Часть 3
Например, представляется, что события февраля 1917-го были названы «буржуазно-демократической революцией» не совсем точно и, возможно, они были так названы с точки зрения периода если не капиталистьно-левацкого, то, во всяком случае, благодушно-сытого взгляда на историю революций.
Ведь вполне очевидным представляется теперь, особенно после раскрытия на фоне борьбы с «медвепутовским дуумвиратом» всех документов относительно роли различных «прогрессистских» и кадетских деятелей, что непосредственно (хоть и на фоне широкого массового выступления) царя свергали силы приблизительно такие же, какие ныне свергали Януковича - несмотря на то, что царь вместе со всем его классом крепостников и так был колониально-зависимым ничтожеством, хотя и меньшим, чем Янукович.
Конечно, надо принимать во внимание тогдашнюю слабость этих сил на фоне мощного и действительно революционного движения, охватившего в том числе и армию в условиях нелегитимного самовластия; но слабый или нет, это был переворот, совершённый под руководством сил более реакционных, нежели сам царь - наиболее реакционных империалистических сил корниловско-сухартовско-пиночетовского пошиба, перед гнусностями преступлений каковых меркнут даже гнусности преступлений тоталитаризма столыпинского.

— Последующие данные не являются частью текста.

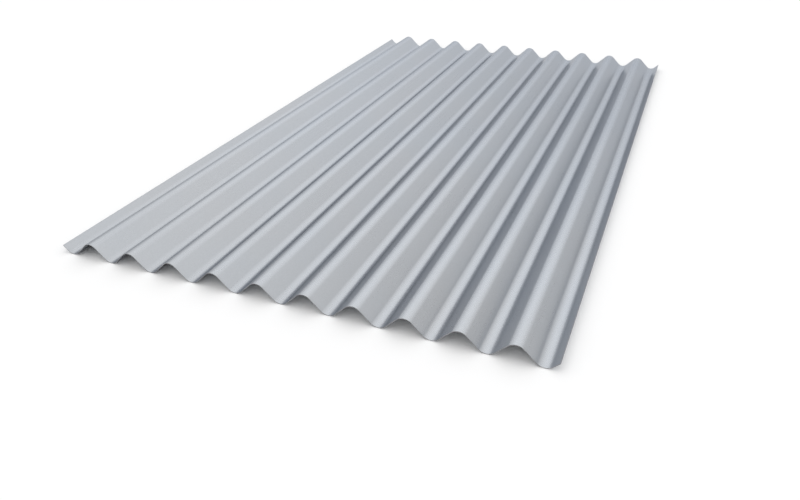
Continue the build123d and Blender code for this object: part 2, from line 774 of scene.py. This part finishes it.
@dataclass
class Studio:
    """The pale floor, the soft light around it and the camera.

    A rise is the sine of a height over the horizon: 0 is level and 1 is straight up.
    """

    floor_side: float = 600.0
    floor_gap: float = 0.1 * MILLIMETRE
    floor_paint: FloorPaint = FloorPaint()
    horizon: float = 0.73
    horizon_rise: float = 0.1
    zenith: float = 1.10
    zenith_rise: float = 0.75
    haze: float = 0.30
    haze_top: float = radians(8.0)
    window: Triple = (0.315, 0.345, 0.385)
    window_azimuth: float = radians(98.0)
    window_height: float = radians(12.0)
    window_spread: float = radians(44.0)
    camera_place: Triple = (0.4249, -1.2374, 0.5215)
    camera_yaw: float = radians(-22.44)
    camera_pitch: float = radians(30.81)
    camera_roll: float = radians(-0.57)
    focal_pixels: float = 710.0
    picture_width: float = 800.0
    film_width: float = 36.0

    @property
    def towards_window(self) -> Vector:
        """Give the direction from the sheet to the window's middle."""
        level = Vector((cos(self.window_azimuth), sin(self.window_azimuth), 0.0)) * cos(self.window_height)
        return level + Vector((0.0, 0.0, sin(self.window_height)))

    def lay_floor(self) -> bpy.types.Object:
        """Lay the floor just under the sheet.

        Returns:
            The floor.
        """
        bpy.ops.object.select_all(action="DESELECT")
        bpy.ops.mesh.primitive_plane_add(size=self.floor_side, location=(0, 0, -self.floor_gap))
        floor = bpy.context.object
        floor.name = "floor"
        floor.data.materials.append(self.floor_paint.build())
        return floor

    def light(self) -> None:
        """Surround the floor with soft light: dim walls, a bright ceiling, low haze and a wide window."""
        world = bpy.data.worlds.new("soft_room")
        bpy.context.scene.world = world
        world.use_nodes = True
        board = NodeBoard(world.node_tree)
        towards = board.add("ShaderNodeTexCoord").outputs["Generated"]
        rise = board.add("ShaderNodeSeparateXYZ", {0: towards}).outputs[2]
        room = board.ramp(rise, self.horizon_rise, self.zenith_rise, self.horizon, self.zenith)
        hazy = board.ramp(rise, sin(self.haze_top / 2), sin(self.haze_top), 1.0, 0.0)
        room = board.total(room, (hazy, self.haze))
        even = board.add("ShaderNodeCombineXYZ", {0: room, 1: room, 2: room}).outputs[0]
        facing = board.add(
            "ShaderNodeVectorMath", {0: towards, 1: self.towards_window}, operation="DOT_PRODUCT"
        )
        lit = board.ramp(facing.outputs["Value"], cos(self.window_spread), 1.0)
        total = board.vector("ADD", even, board.scaled(self.window, lit))
        board.feed(world.node_tree.nodes["Background"].inputs["Color"], total)

    def stand_camera(self) -> bpy.types.Object:
        """Stand the camera where the photograph was taken from.

        Returns:
            The camera.
        """
        lens = bpy.data.cameras.new("camera")
        lens.sensor_width = self.film_width
        lens.lens = self.focal_pixels * self.film_width / self.picture_width
        lens.clip_end = 2 * self.floor_side
        camera = bpy.data.objects.new("camera", lens)
        bpy.context.scene.collection.objects.link(camera)
        turn = Matrix.Rotation(-self.camera_yaw, 3, "Z")
        tilt = Matrix.Rotation(pi / 2 - self.camera_pitch, 3, "X")
        roll = Matrix.Rotation(self.camera_roll, 3, "Z")
        camera.location = self.camera_place
        camera.rotation_euler = (turn @ tilt @ roll).to_euler()
        bpy.context.scene.camera = camera
        return camera

    def build(self) -> None:
        """Set up the floor, the light and the camera."""
        self.lay_floor()
        self.light()
        self.stand_camera()
        bpy.context.scene.view_settings.view_transform = "Standard"


def main() -> None:
    """Build the sheet and the studio, and report each piece."""
    logging.basicConfig(level=logging.INFO, format="%(name)s: %(message)s")
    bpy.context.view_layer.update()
    sheet = CorrugatedSheet().build()
    LOG.info("%s has %d faces", sheet.name, len(sheet.data.polygons))
    Studio().build()
    LOG.info("studio is set, camera lens %.2f mm", bpy.context.scene.camera.data.lens)


if __name__ == "__main__":
    main()
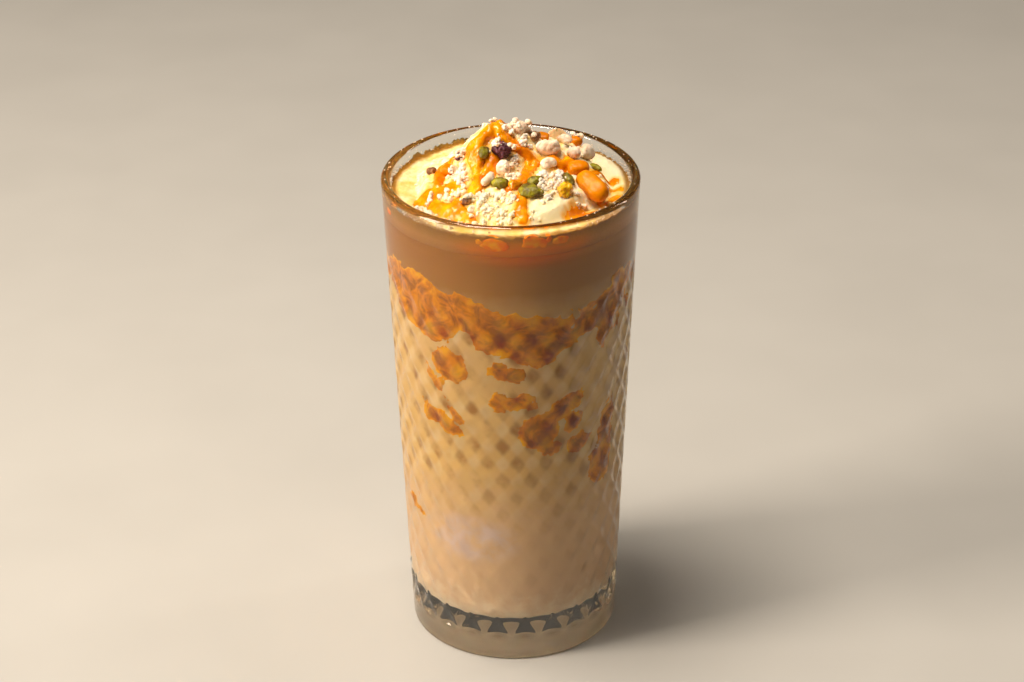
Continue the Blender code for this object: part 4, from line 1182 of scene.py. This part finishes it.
def treeOf(piece):
    # a piece's faces, ready for rays
    bm = bmesh.new()
    bm.from_mesh(piece.data)
    tree = BVHTree.FromBMesh(bm)
    bm.free()
    return tree


def makeScatter(material):
    draw = random.Random(scatter["seed"])
    forms = [crumbForms(draw, *kind[4:]) for kind in scatter["kinds"]]
    items = [[] for _ in forms]
    carriers = [p for p in bpy.context.scene.objects if p.name.startswith("fine_")]
    carriers += [heapCore, mangoSauce, cream]
    trees = {p.name: treeOf(p) for p in carriers}
    limit = innerRadius(creamShape["seat"])
    clusters = list(scatter["clusters"])
    for nodeName, shiftX, shiftY, *rest in scatter["dusted"]:
        low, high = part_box(nodeName)
        clusters.append(((low[0] + high[0]) / 2 / mm + shiftX, (low[1] + high[1]) / 2 / mm + shiftY, *rest))

    def drop(kind, middle, size):
        shapes, faces = forms[kind]
        items[kind].append((shapes[draw.randrange(len(shapes))] @ randomTurn(draw).T * size + middle, faces))

    for cx, cy, spread, *counts, pile in clusters:
        for kind, count in enumerate(counts):
            smallest, largest, share = scatter["kinds"][kind][1:4]
            for _ in range(round(count * scatter["often"][kind])):
                x = (cx + draw.gauss(0, spread * share)) * mm
                y = (cy + draw.gauss(0, spread * share)) * mm
                size = draw.uniform(smallest, largest) * mm
                if math.hypot(x, y) > limit - 1.2 * size:
                    continue
                at, normal, carrier = surfaceBelow(trees, x, y)
                if carrier == mangoSauce.name and draw.random() < scatter["offSauce"][kind]:
                    continue
                away = math.hypot(x / mm - cx, y / mm - cy) / spread
                lift = draw.random() * pile * mm * max(0, 1 - away ** 2) if kind == 1 else 0
                drop(kind, np.array(at + normal * size * scatter["seat"]) + (0, 0, lift), size)
    for x, y, size, lift in scatter["placed"]:
        at = surfaceBelow(trees, x * mm, y * mm)[0]
        drop(0, np.array(at) + (0, 0, lift * mm), size * mm)
    last = len(forms) - 1
    smallest, largest = scatter["kinds"][last][1:3]
    rimHalf = glassShape["rimWall"] / 2
    for _ in range(scatter["onRim"]):
        angle = math.radians(draw.gauss(draw.choice(scatter["rimAngles"]), scatter["rimSpread"]))
        size = draw.uniform(smallest, largest) * mm * scatter["rimSize"]
        off = draw.uniform(-0.9, 0.5) * mm
        radius = glassShape["rimRadius"] - rimHalf + off
        z = glassShape["height"] - rimHalf + math.sqrt(rimHalf ** 2 - off ** 2) + size * 0.4
        drop(last, np.array([radius * math.cos(angle), radius * math.sin(angle), z]), size)
    for _ in range(scatter["onWall"]):
        angle = math.radians(draw.uniform(*scatter["wallAngles"]))
        size = draw.uniform(smallest, largest) * mm * scatter["wallSize"]
        z = creamShape["seat"] + abs(draw.gauss(*scatter["wallHeight"])) * mm
        radius = innerRadius(z) - size * 0.5
        drop(last, np.array([radius * math.cos(angle), radius * math.sin(angle), z]), size)
    return [joinedPiece(kind[0], found, material) for kind, found in zip(scatter["kinds"], items)]


for loose in makeScatter(foodMaterials["driedMilkSolidsCrumbled"]):
    settle(loose, "crumbs")
    print(loose.name, len(loose.data.polygons), "faces")


# Floor, light and camera

stage = {"halfFloor": 3.0, "floorDrop": 0.1 * mm, "skyColour": "F4E8D8", "skyStrength": 0.045}

floorMesh = bpy.data.meshes.new("floor")
half, low = stage["halfFloor"], -stage["floorDrop"]
corners = [(-half, -half, low), (half, -half, low), (half, half, low), (-half, half, low)]
floorMesh.from_pydata(corners, [], [(0, 1, 2, 3)])
floor = bpy.data.objects.new("floor", floorMesh)
bpy.context.scene.collection.objects.link(floor)
# Matt painted board: even pale grey. It lies a hair below the foot, whose underside then mirrors as it should
floorMesh.materials.append(mottled("mattPaintedBoard", {
    "shader": {"Roughness": 0.8}, "blotches": (60, 2), "stops": [(0.3, "BCB9B4"), (0.7, "C0BDB8")],
}))

world = bpy.data.worlds.new("studio")
world.use_nodes = True
sky = world.node_tree.nodes["Background"]
sky.inputs["Color"].default_value = toLinear(stage["skyColour"])
sky.inputs["Strength"].default_value = stage["skyStrength"]
bpy.context.scene.world = world

lights = {
    # place, target, width and height in metres, power in watts, colour
    "keyPanel": ((-1.0, -0.3, 0.46), (0, 0, 0.1), 0.34, 0.9, 17.5, "FFF1DE"),
    "topPanel": ((-0.2, -0.02, 1.0), (0, 0, 0.14), 0.4, 0.4, 9.8, "FFF3E2"),
    "edgeStrip": ((0.85, 0.35, 0.42), (0, 0, 0.09), 0.07, 0.8, 1.5, "FFF3E4"),
}
for name, (at, target, width, height, power, colour) in lights.items():
    light = bpy.data.lights.new(name, "AREA")
    light.shape = "RECTANGLE"
    light.size = width
    light.size_y = height
    light.energy = power
    light.color = toLinear(colour)[:3]
    lamp = bpy.data.objects.new(name, light)
    lamp.location = at
    lamp.rotation_euler = (Vector(target) - Vector(at)).to_track_quat("-Z", "Y").to_euler()
    bpy.context.scene.collection.objects.link(lamp)

view = {"aim": 94.34 * mm, "distance": 760 * mm, "elevation": math.radians(28.0), "roll": math.radians(-0.49),
        "lens": 88.3, "sensor": 36}
lens = bpy.data.cameras.new("camera")
lens.lens = view["lens"]
lens.sensor_width = view["sensor"]
camera = bpy.data.objects.new("camera", lens)
bpy.context.scene.collection.objects.link(camera)
back = Vector((0, -math.cos(view["elevation"]), math.sin(view["elevation"])))
right = Vector((1, 0, 0))
up = back.cross(right)
tilted = right * math.cos(view["roll"]) + up * math.sin(view["roll"])
raised = up * math.cos(view["roll"]) - right * math.sin(view["roll"])
pose = Matrix((tilted, raised, back)).transposed().to_4x4()
pose.translation = Vector((0, 0, view["aim"])) + back * view["distance"]
camera.matrix_world = pose
bpy.context.scene.camera = camera
bpy.context.scene.view_settings.view_transform = "Standard"

drawn = [piece for piece in bpy.context.scene.objects if piece.type == "MESH" and not piece.hide_render]
total = sum(len(face.vertices) - 2 for piece in drawn for face in piece.data.polygons)
print("stage set, triangles:", total)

А ввиду специфического положения нынешнего «русского мира», тщательной ревизии подлежит и вся история становления и заклания германского империализма, а также вся тактика Интернационала по отношению к данному явлению, начиная от его роли в становлении и падении парижской коммуны и заканчивая его ролью в становлении и падении советских республик;
при этом аналогии с Гитлером и Бисмарком, конечно, не работают: Гитлера поддерживали наиболее реакционные империалистические круги в качестве тарана против Советского Союза, сыграть же роль Бисмарка патриотам «русской весны», пожалуй, вряд ли удастся, в то время как нынешний российский режим - всего лишь их осторожный союзник, и не более того.
Но главный вопрос, конечно, заключается в том, есть ли на постсоветском пространстве пролетариат, когда он там был, и когда его там не было.
Если при этом выяснится, что его там нет, то это не означает, конечно же, следования по пути лакеевских и жуковских «коммунистов», решивших, что их социальной базой может быть и не пролетариат;
но эту базу не могут составлять и те, благодаря кому, по утверждению некоторых других левых, «горит свет и течёт вода», если это, например, всего лишь обслуживающие амортизирующуюся стоимость работники или, тем паче, такого рода служащие, которые вообще не производят никакой стоимости - ни прибавочной, ни убавляющей.
Ведь если в пролетарскую, т.е. по определению революционно-коммунистическую, ввиду экономических интересов, среду вносить социалистическое сознание возможно и в условиях буржуазной диктатуры,
- то делать это в отношении полупролетариата представляется гораздо более затруднительным до тех пор, пока не ограничены права и свободы буржуазных СМИ или, по крайней мере, до ситуации начала двоевластия, когда буржуазная диктатура переживает кризис, а пролетарская уже имеет возможность защищать свои институты за счёт дееспособных властных структур, в том числе и силовых.
Соответственно, и воевать на деньги капиталистов полупролетариат гораздо легче спропагандировать, нежели пролетариат, выставляя войну за буржуазные интересы как «его собственную», в то время как разъяснить полупролетариату его интересы в войне классовой гораздо сложнее: в самом деле, почему народные массы, даже и эксплуатируемые, должны рьяно выступать за перераспределение того дохода, на который их же труд и обменивается, т.е. дохода нанимающих их капиталистов;
или, наоборот, рьяно выступать против войны, ведущейся против перераспределения этого дохода в пользу других капиталистов.
Ведь никаких гарантий того, что их труд будет вообще востребован после соответствующего перераспределения, нет.
Например, производительные работники, став хозяевами всей создаваемой ими прибавочной стоимости, могут выбрать вообще не производить эту прибавочную стоимость, благодаря которой существуют рабочие места для непроизводительных работников.